DIRECTIONS:
Only one portion of the data is to be written out: from the line bearing "Write the build123d" through the line bearing "FORK_END = 136.0". Write it exactly as it appears.

DATA FOR THIS EXERCISE:
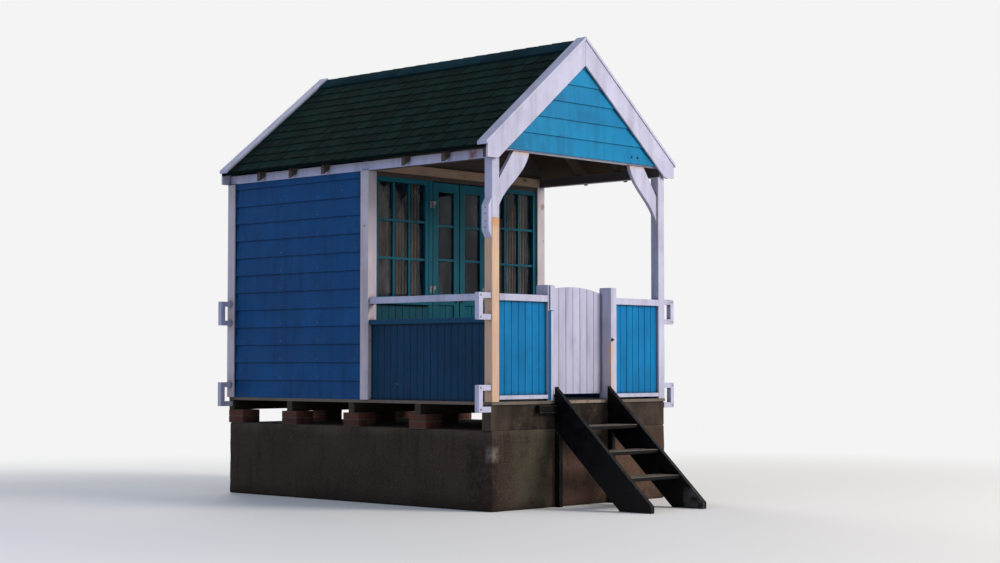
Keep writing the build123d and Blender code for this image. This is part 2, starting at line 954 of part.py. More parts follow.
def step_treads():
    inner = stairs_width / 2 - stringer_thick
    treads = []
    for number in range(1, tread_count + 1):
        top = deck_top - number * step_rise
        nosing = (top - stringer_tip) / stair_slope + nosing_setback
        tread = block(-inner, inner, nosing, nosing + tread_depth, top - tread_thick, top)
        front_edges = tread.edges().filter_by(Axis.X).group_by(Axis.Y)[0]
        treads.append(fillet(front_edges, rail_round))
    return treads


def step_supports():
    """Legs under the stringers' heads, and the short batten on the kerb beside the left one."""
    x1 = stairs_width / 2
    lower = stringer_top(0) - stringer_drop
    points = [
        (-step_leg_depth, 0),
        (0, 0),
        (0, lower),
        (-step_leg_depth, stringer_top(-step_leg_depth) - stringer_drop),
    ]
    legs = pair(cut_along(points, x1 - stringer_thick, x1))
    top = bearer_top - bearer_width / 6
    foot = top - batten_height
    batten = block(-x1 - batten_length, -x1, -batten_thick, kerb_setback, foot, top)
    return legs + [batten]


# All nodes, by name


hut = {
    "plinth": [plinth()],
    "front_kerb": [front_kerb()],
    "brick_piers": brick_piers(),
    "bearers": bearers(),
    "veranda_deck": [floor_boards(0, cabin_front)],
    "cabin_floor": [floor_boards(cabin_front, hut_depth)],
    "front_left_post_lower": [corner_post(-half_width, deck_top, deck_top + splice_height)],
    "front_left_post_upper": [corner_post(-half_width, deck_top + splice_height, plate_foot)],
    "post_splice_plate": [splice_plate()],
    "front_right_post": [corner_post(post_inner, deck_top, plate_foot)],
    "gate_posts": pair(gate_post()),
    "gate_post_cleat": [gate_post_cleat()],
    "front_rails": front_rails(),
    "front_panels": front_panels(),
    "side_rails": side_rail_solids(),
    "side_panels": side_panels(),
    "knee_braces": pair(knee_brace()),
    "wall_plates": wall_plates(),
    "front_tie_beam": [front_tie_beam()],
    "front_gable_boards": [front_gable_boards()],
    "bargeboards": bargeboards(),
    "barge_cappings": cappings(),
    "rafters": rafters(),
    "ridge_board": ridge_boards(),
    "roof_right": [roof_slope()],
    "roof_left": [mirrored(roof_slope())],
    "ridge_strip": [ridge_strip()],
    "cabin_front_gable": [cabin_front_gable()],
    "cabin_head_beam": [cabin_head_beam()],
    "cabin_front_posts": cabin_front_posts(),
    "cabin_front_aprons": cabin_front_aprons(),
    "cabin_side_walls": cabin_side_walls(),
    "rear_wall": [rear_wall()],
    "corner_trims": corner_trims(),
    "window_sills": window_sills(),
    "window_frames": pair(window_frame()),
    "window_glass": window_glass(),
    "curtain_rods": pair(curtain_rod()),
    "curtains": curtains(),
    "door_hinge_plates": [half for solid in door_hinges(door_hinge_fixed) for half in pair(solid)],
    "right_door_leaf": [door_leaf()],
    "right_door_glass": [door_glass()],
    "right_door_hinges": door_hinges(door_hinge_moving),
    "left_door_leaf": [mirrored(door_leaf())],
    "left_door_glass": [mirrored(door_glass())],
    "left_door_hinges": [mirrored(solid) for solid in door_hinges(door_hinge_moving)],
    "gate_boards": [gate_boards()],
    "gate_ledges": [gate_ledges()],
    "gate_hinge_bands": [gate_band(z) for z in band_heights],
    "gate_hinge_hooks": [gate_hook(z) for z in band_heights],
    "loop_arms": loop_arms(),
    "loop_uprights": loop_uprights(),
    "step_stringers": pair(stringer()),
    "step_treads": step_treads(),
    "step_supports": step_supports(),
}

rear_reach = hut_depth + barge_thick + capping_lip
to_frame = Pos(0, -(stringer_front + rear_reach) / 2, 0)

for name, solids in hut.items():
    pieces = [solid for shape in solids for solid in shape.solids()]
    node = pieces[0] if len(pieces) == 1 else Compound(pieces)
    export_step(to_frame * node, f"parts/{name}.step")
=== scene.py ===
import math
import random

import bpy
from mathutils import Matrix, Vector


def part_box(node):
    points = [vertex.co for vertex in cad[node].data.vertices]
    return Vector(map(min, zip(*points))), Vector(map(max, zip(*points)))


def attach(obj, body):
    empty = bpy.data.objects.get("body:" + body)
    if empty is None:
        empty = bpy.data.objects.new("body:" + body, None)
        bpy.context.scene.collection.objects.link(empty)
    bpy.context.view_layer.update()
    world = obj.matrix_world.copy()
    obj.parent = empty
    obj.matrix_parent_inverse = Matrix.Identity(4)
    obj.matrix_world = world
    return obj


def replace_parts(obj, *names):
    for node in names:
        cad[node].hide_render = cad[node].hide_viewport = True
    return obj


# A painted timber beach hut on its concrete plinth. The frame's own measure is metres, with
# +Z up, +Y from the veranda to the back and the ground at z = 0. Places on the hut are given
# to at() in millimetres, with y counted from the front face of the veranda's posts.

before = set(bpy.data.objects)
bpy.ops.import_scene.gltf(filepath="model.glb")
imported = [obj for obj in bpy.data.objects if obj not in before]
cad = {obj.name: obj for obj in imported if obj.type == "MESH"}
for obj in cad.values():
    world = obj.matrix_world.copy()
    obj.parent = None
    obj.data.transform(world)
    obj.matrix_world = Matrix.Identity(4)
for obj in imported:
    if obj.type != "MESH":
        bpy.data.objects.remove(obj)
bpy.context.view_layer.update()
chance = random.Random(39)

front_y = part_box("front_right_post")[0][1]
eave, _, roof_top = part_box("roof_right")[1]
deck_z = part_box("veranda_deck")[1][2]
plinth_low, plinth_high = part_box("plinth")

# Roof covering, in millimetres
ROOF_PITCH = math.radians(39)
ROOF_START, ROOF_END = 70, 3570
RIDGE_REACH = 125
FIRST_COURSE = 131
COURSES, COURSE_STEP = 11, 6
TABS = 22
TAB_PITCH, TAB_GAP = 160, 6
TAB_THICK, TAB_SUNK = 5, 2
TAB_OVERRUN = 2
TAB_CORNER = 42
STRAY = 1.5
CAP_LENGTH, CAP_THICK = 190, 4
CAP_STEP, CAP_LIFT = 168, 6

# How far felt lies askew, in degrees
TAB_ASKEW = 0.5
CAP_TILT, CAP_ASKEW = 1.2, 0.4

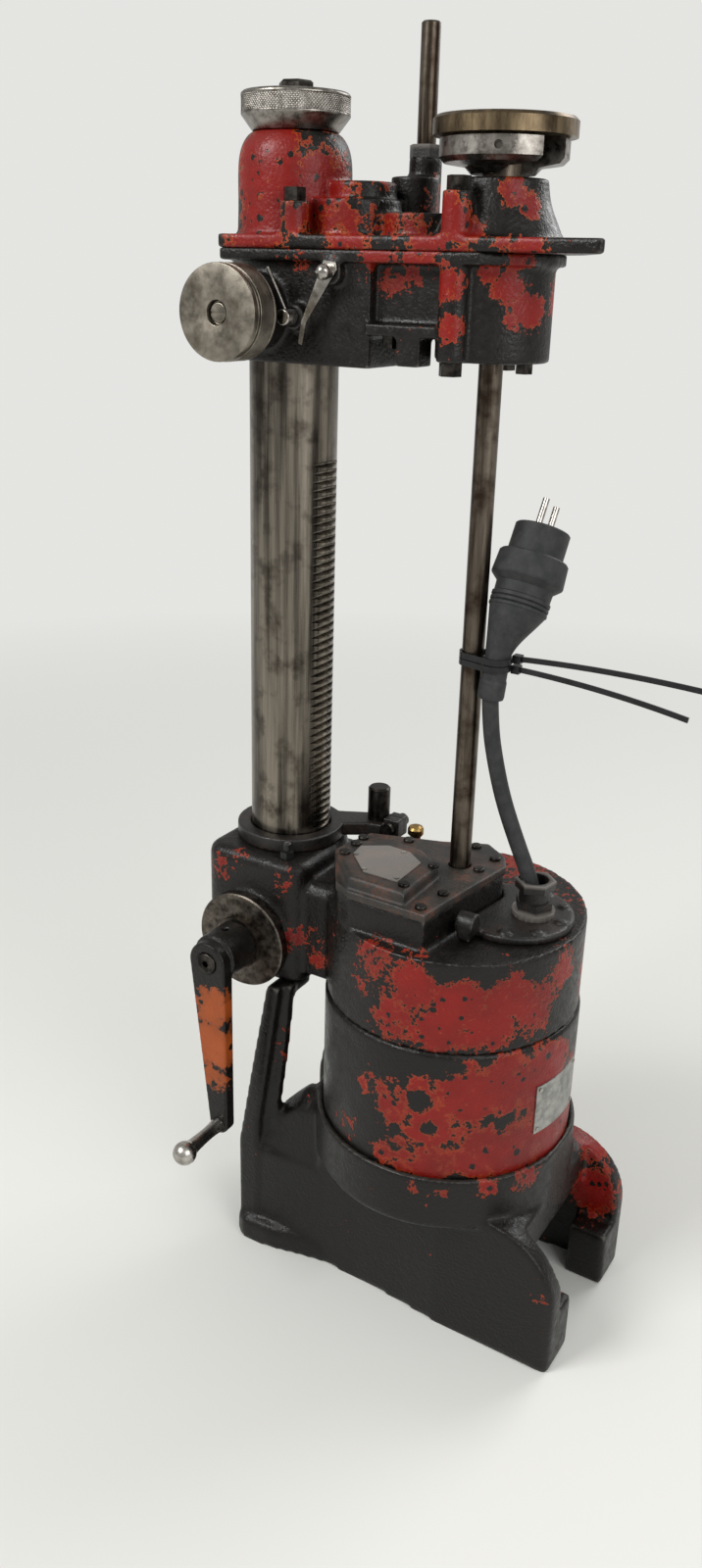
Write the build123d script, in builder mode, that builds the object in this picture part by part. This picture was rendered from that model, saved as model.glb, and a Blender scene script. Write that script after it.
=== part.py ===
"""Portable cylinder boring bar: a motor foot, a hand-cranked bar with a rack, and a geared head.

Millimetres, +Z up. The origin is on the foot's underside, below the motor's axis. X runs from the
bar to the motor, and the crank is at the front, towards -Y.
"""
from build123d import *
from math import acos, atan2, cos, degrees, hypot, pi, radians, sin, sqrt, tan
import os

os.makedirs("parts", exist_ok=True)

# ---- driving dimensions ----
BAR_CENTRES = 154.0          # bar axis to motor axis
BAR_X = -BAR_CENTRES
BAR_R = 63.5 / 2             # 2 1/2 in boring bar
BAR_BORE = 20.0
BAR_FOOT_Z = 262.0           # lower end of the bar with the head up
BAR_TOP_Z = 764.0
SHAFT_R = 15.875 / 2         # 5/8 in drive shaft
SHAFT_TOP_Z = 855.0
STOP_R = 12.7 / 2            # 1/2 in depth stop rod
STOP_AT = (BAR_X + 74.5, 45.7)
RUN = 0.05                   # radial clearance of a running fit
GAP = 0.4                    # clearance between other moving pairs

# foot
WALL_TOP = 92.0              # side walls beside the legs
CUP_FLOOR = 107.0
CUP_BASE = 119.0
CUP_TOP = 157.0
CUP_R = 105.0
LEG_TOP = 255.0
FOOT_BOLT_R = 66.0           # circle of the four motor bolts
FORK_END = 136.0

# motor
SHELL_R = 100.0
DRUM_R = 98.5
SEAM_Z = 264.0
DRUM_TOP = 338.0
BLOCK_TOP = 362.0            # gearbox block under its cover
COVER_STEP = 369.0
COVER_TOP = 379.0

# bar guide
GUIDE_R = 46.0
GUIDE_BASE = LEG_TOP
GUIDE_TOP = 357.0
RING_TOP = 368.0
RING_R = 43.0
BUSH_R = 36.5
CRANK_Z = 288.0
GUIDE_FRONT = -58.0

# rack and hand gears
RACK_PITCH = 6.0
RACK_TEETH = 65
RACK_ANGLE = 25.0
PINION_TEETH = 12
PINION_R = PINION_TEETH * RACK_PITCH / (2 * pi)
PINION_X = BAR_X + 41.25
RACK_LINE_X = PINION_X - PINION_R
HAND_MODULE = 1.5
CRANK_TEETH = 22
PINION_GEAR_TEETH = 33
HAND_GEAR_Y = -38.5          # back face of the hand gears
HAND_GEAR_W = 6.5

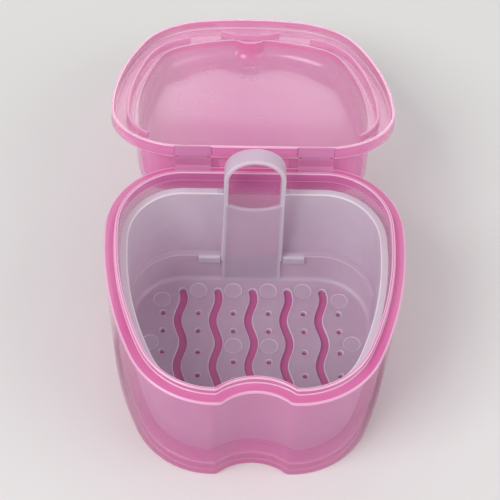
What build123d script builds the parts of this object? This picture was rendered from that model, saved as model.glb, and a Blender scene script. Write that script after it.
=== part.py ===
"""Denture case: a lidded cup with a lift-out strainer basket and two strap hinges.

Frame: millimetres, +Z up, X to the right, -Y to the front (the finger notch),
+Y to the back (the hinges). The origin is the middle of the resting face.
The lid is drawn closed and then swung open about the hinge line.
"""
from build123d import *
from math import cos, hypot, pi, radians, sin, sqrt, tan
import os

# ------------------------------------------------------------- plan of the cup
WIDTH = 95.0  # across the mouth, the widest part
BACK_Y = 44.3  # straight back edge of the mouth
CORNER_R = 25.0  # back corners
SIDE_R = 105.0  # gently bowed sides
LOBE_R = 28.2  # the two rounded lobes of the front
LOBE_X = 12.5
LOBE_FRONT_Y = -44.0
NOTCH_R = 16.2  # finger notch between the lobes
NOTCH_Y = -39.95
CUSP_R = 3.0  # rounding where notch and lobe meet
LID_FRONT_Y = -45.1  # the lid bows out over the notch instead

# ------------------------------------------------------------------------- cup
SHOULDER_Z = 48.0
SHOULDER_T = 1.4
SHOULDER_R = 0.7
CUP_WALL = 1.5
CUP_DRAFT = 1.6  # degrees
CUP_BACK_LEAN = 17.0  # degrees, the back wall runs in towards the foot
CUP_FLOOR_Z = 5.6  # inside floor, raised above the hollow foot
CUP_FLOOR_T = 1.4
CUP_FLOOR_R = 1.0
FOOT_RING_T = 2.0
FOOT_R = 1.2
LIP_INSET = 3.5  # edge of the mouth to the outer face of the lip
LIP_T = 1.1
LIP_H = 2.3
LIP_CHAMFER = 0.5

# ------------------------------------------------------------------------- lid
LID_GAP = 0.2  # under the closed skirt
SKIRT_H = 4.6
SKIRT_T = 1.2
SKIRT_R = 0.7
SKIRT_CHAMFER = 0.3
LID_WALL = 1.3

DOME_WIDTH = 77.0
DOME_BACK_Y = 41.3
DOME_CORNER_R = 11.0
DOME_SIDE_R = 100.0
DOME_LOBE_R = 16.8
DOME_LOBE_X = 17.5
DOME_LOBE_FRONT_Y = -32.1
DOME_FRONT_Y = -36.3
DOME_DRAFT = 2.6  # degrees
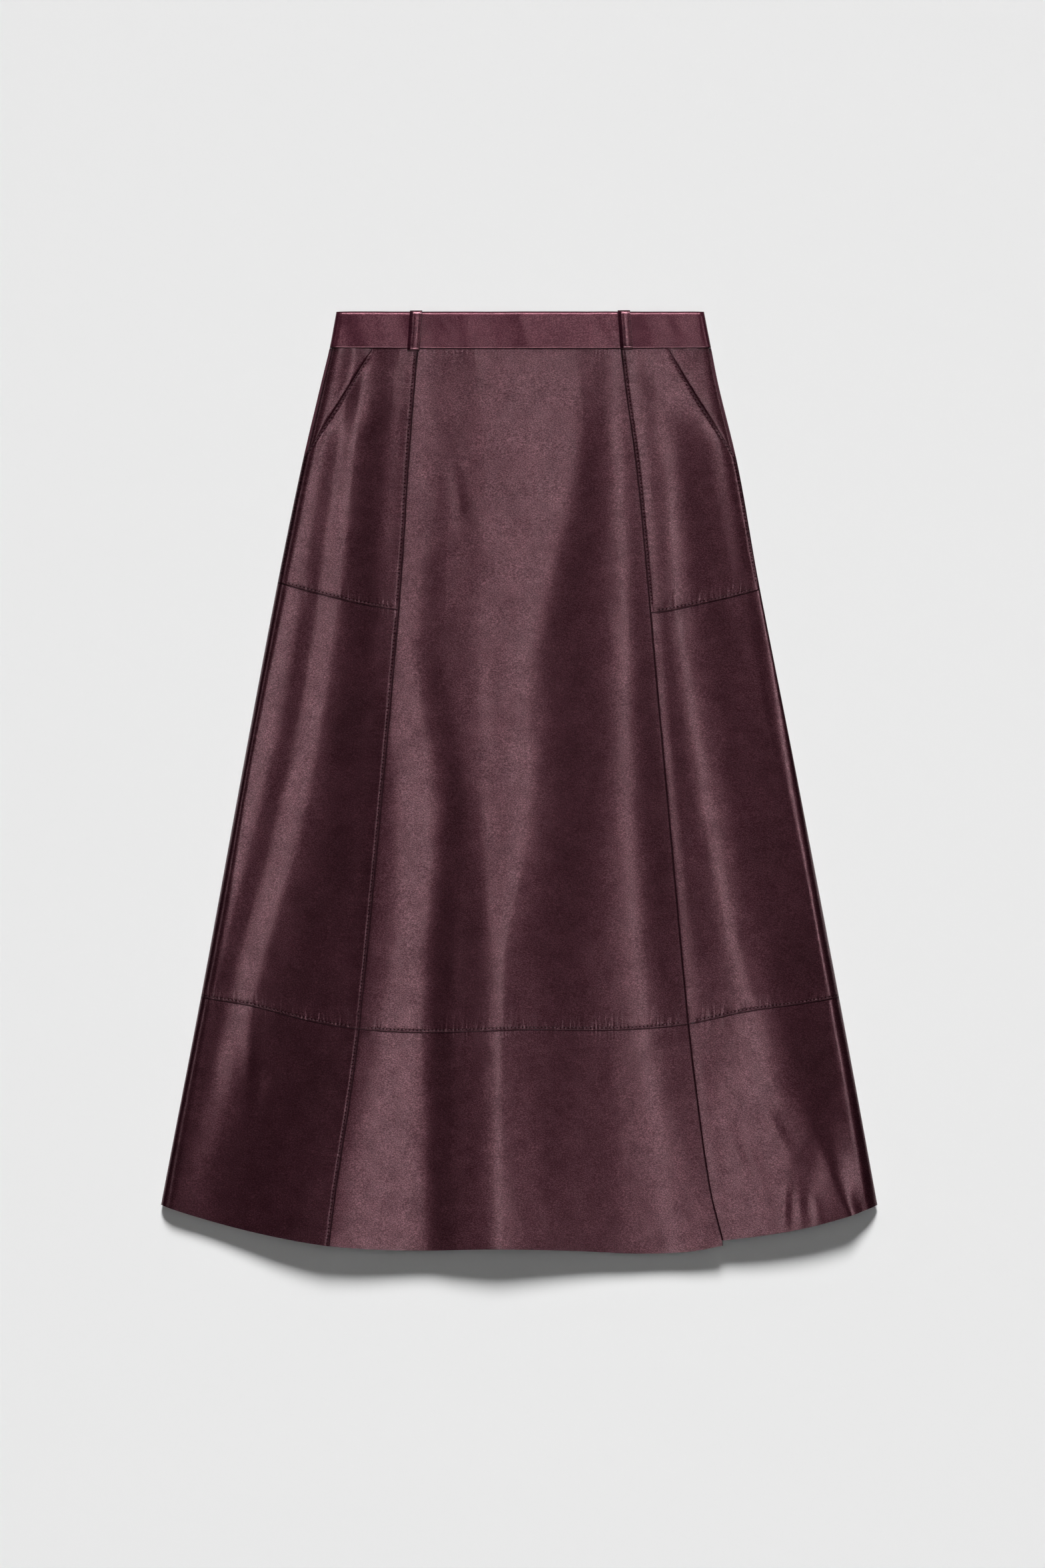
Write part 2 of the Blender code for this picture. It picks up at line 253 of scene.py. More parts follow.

TASK ANSWER:
Write the build123d script, in builder mode, that builds the object in this picture part by part. This picture was rendered from that model, saved as model.glb, and a Blender scene script. Write that script after it.
=== part.py ===
"""Portable cylinder boring bar: a motor foot, a hand-cranked bar with a rack, and a geared head.

Millimetres, +Z up. The origin is on the foot's underside, below the motor's axis. X runs from the
bar to the motor, and the crank is at the front, towards -Y.
"""
from build123d import *
from math import acos, atan2, cos, degrees, hypot, pi, radians, sin, sqrt, tan
import os

os.makedirs("parts", exist_ok=True)

# ---- driving dimensions ----
BAR_CENTRES = 154.0          # bar axis to motor axis
BAR_X = -BAR_CENTRES
BAR_R = 63.5 / 2             # 2 1/2 in boring bar
BAR_BORE = 20.0
BAR_FOOT_Z = 262.0           # lower end of the bar with the head up
BAR_TOP_Z = 764.0
SHAFT_R = 15.875 / 2         # 5/8 in drive shaft
SHAFT_TOP_Z = 855.0
STOP_R = 12.7 / 2            # 1/2 in depth stop rod
STOP_AT = (BAR_X + 74.5, 45.7)
RUN = 0.05                   # radial clearance of a running fit
GAP = 0.4                    # clearance between other moving pairs

# foot
WALL_TOP = 92.0              # side walls beside the legs
CUP_FLOOR = 107.0
CUP_BASE = 119.0
CUP_TOP = 157.0
CUP_R = 105.0
LEG_TOP = 255.0
FOOT_BOLT_R = 66.0           # circle of the four motor bolts
FORK_END = 136.0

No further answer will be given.